**What is required**
Identify all lines below that hold "piece" and collect them.

====== Information supplied ======

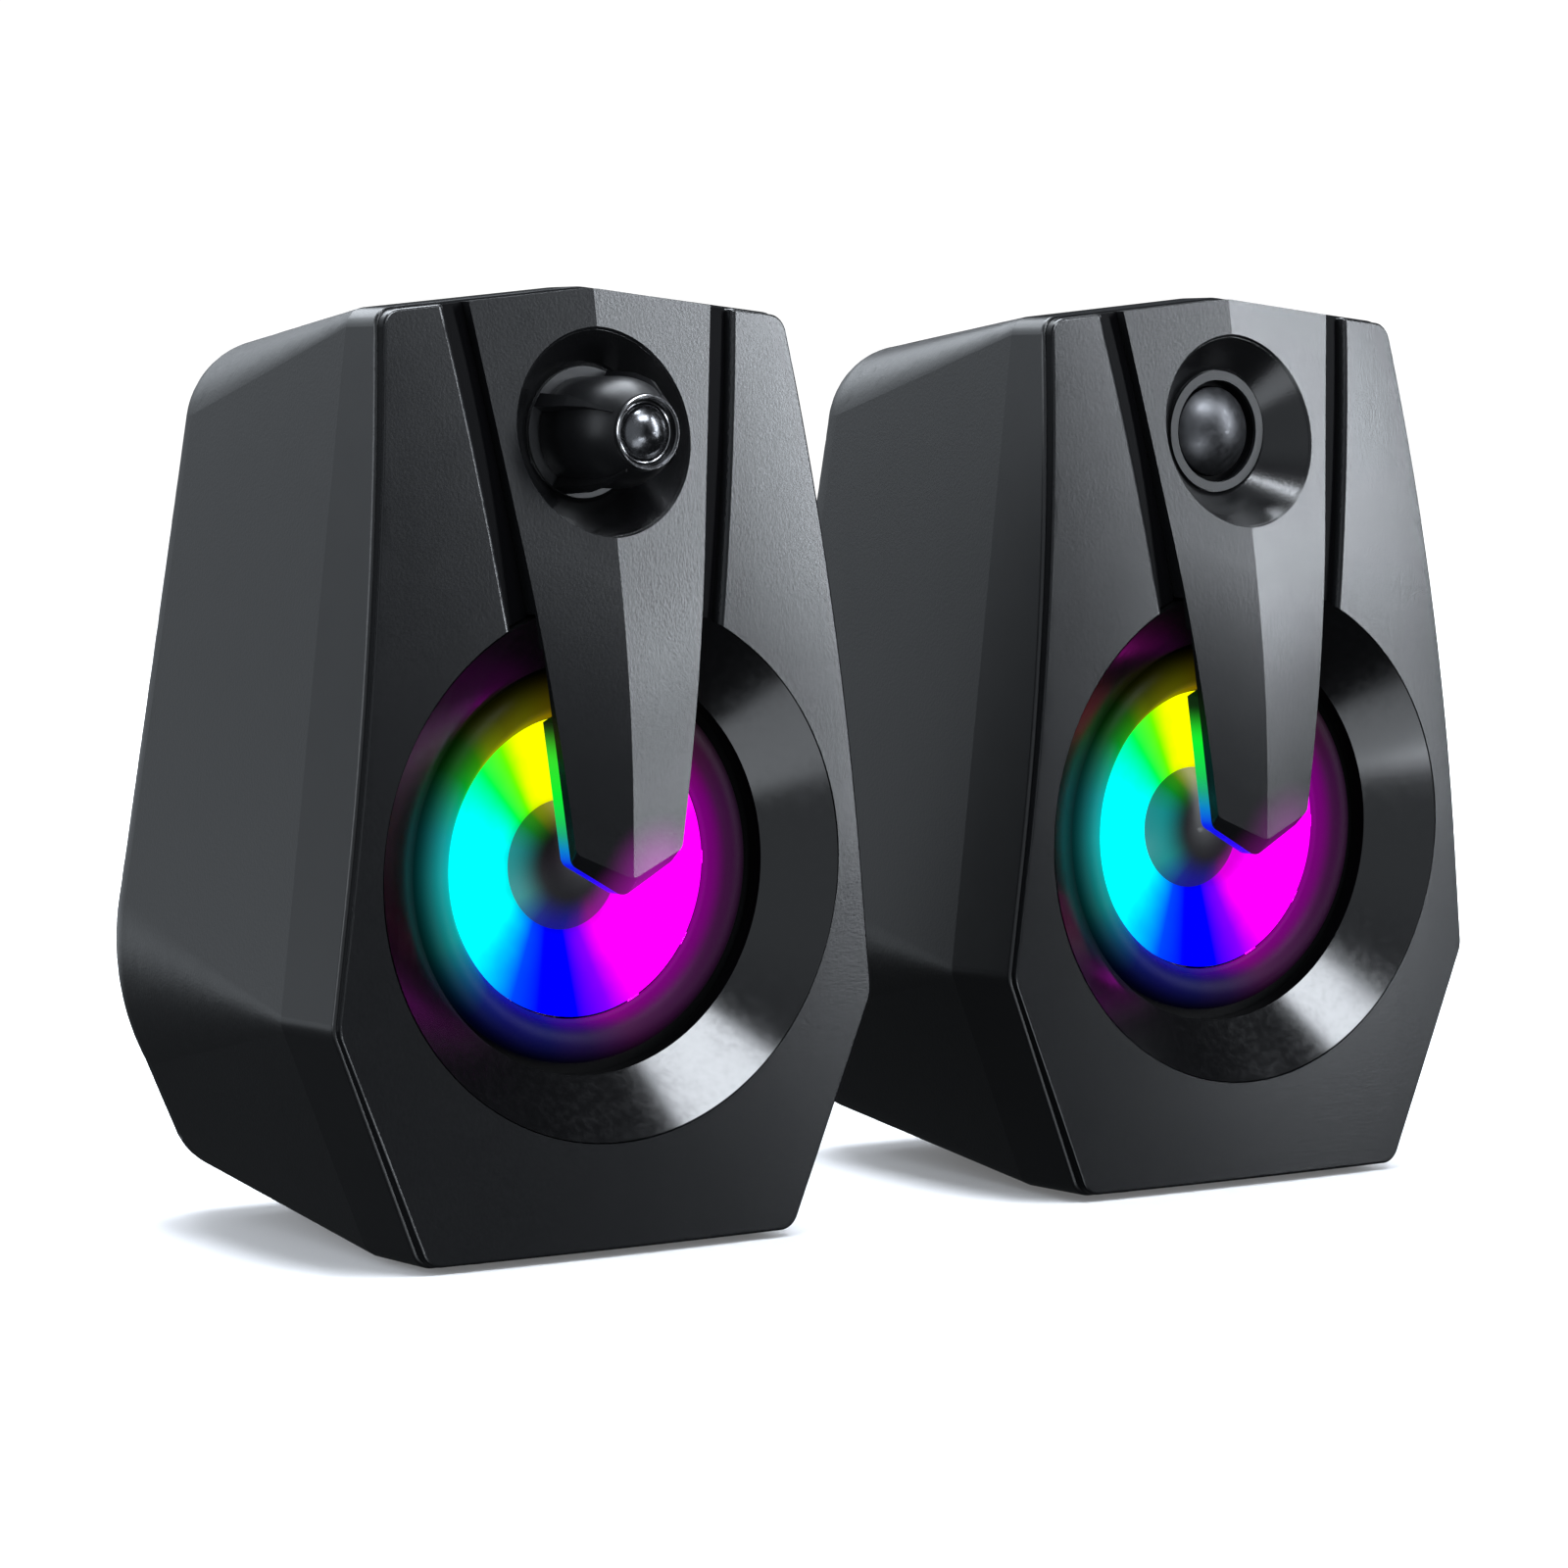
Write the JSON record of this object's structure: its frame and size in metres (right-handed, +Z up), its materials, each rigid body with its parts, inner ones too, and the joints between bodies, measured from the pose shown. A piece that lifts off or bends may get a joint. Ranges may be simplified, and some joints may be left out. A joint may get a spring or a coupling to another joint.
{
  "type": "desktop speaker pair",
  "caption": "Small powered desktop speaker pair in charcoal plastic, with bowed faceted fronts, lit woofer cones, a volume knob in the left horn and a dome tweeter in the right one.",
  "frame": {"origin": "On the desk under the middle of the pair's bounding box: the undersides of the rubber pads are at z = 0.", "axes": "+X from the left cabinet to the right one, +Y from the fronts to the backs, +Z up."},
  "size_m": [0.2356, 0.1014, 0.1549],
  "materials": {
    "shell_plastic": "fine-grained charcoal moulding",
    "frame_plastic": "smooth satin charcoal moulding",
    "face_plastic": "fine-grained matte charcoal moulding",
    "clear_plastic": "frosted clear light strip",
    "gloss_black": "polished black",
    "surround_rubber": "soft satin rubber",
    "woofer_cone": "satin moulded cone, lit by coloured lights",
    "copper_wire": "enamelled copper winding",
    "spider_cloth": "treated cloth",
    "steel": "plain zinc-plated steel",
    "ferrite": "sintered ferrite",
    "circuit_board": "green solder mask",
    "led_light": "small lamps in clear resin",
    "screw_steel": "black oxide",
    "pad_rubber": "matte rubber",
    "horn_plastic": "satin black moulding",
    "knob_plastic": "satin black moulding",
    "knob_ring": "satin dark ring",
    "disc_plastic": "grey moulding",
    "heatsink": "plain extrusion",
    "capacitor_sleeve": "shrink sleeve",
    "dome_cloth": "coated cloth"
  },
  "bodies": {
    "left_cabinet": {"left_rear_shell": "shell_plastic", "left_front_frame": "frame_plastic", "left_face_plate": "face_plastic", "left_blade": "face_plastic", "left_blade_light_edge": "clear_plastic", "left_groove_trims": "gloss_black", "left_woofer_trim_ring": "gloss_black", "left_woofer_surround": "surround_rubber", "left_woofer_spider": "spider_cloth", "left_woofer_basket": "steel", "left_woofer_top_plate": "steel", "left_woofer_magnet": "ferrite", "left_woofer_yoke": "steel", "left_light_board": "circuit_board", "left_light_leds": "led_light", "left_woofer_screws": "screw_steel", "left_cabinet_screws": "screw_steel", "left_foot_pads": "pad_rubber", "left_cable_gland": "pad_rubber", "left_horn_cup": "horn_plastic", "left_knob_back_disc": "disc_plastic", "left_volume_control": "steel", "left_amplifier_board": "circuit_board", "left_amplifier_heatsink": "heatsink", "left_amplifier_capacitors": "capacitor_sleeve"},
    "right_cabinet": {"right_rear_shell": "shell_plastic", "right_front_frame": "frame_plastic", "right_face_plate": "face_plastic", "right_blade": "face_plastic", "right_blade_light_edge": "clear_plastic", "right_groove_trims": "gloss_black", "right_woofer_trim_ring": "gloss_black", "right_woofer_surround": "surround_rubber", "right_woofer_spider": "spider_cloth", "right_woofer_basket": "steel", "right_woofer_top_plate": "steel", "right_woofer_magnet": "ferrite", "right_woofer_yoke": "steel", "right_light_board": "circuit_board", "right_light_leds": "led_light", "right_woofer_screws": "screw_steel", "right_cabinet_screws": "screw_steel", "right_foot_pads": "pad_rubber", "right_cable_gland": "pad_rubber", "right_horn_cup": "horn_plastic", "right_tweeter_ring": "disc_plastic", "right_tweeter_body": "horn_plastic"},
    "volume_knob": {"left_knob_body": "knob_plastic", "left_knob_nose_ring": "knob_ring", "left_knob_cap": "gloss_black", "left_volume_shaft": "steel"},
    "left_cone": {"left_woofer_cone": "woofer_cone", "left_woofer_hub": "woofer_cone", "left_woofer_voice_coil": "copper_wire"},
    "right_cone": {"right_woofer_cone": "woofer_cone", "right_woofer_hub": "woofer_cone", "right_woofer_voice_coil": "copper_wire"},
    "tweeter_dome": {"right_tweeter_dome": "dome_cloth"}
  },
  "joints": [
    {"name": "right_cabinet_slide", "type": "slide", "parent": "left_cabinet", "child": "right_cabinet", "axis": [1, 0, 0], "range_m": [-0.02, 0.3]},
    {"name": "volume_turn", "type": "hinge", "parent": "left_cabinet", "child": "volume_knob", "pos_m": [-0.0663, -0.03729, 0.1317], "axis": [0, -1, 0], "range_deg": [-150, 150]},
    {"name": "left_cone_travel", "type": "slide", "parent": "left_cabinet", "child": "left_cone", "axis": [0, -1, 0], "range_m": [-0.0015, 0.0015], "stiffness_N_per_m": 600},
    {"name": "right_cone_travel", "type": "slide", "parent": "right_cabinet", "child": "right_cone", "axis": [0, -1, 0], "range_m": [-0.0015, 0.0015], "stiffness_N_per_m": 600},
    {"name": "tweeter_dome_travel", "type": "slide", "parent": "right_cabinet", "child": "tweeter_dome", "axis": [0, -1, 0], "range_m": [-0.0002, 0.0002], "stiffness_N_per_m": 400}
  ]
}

======
====== Information supplied ======

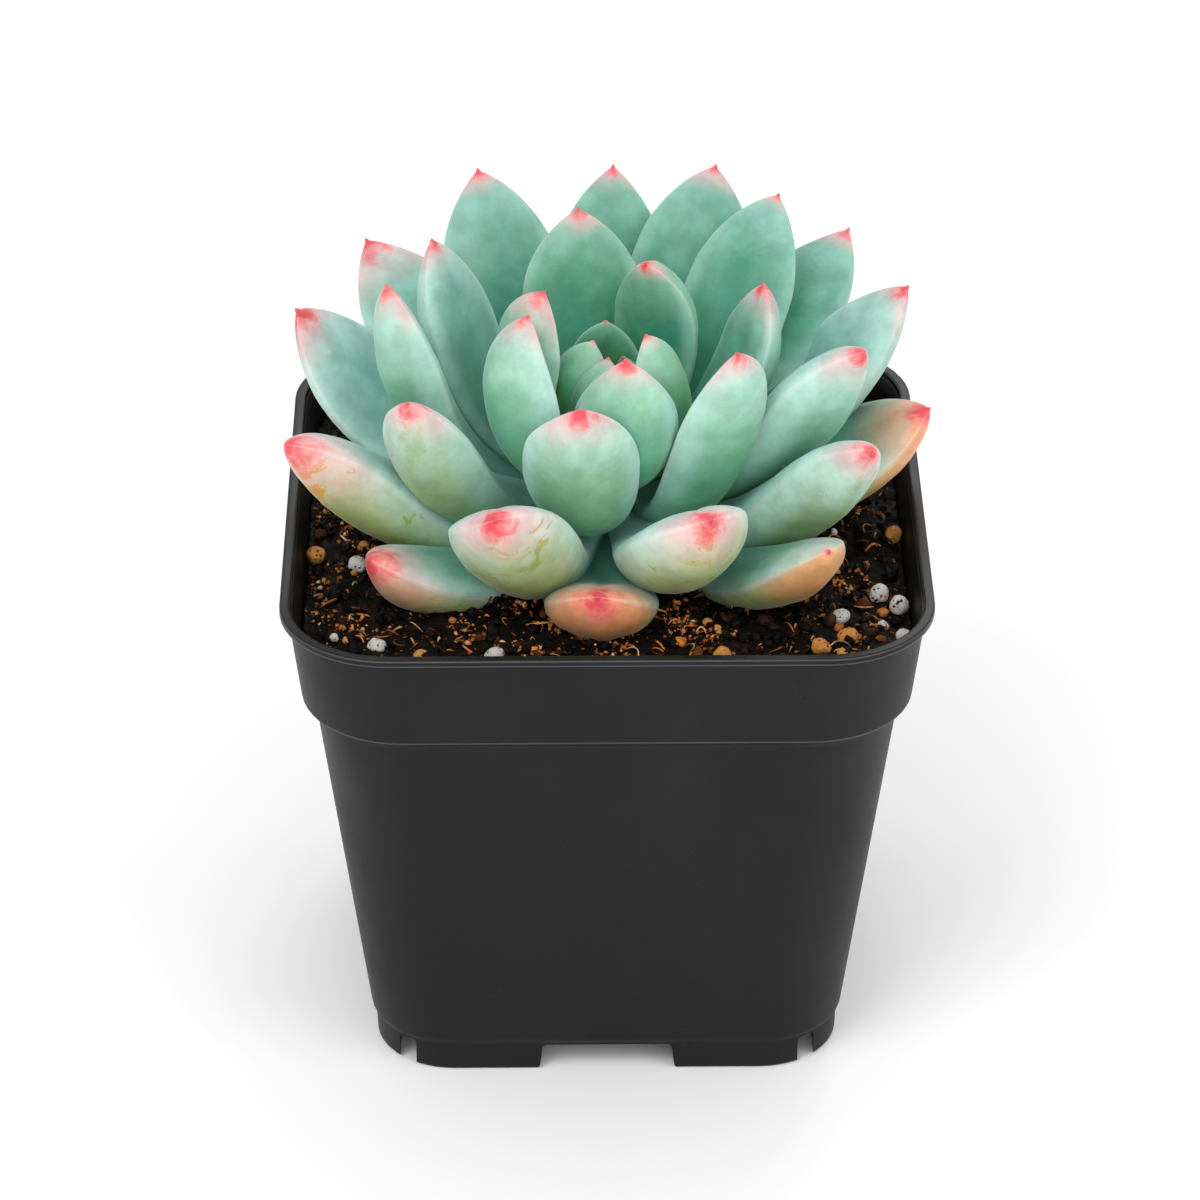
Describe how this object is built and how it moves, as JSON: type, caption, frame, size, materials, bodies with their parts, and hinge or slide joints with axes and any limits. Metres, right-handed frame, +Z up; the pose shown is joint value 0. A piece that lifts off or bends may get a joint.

======

**Written solution**
Write the JSON record of this object's structure: its frame and size in metres (right-handed, +Z up), its materials, each rigid body with its parts, inner ones too, and the joints between bodies, measured from the pose shown. A piece that lifts off or bends may get a joint. Ranges may be simplified, and some joints may be left out. A joint may get a spring or a coupling to another joint.
Describe how this object is built and how it moves, as JSON: type, caption, frame, size, materials, bodies with their parts, and hinge or slide joints with axes and any limits. Metres, right-handed frame, +Z up; the pose shown is joint value 0. A piece that lifts off or bends may get a joint.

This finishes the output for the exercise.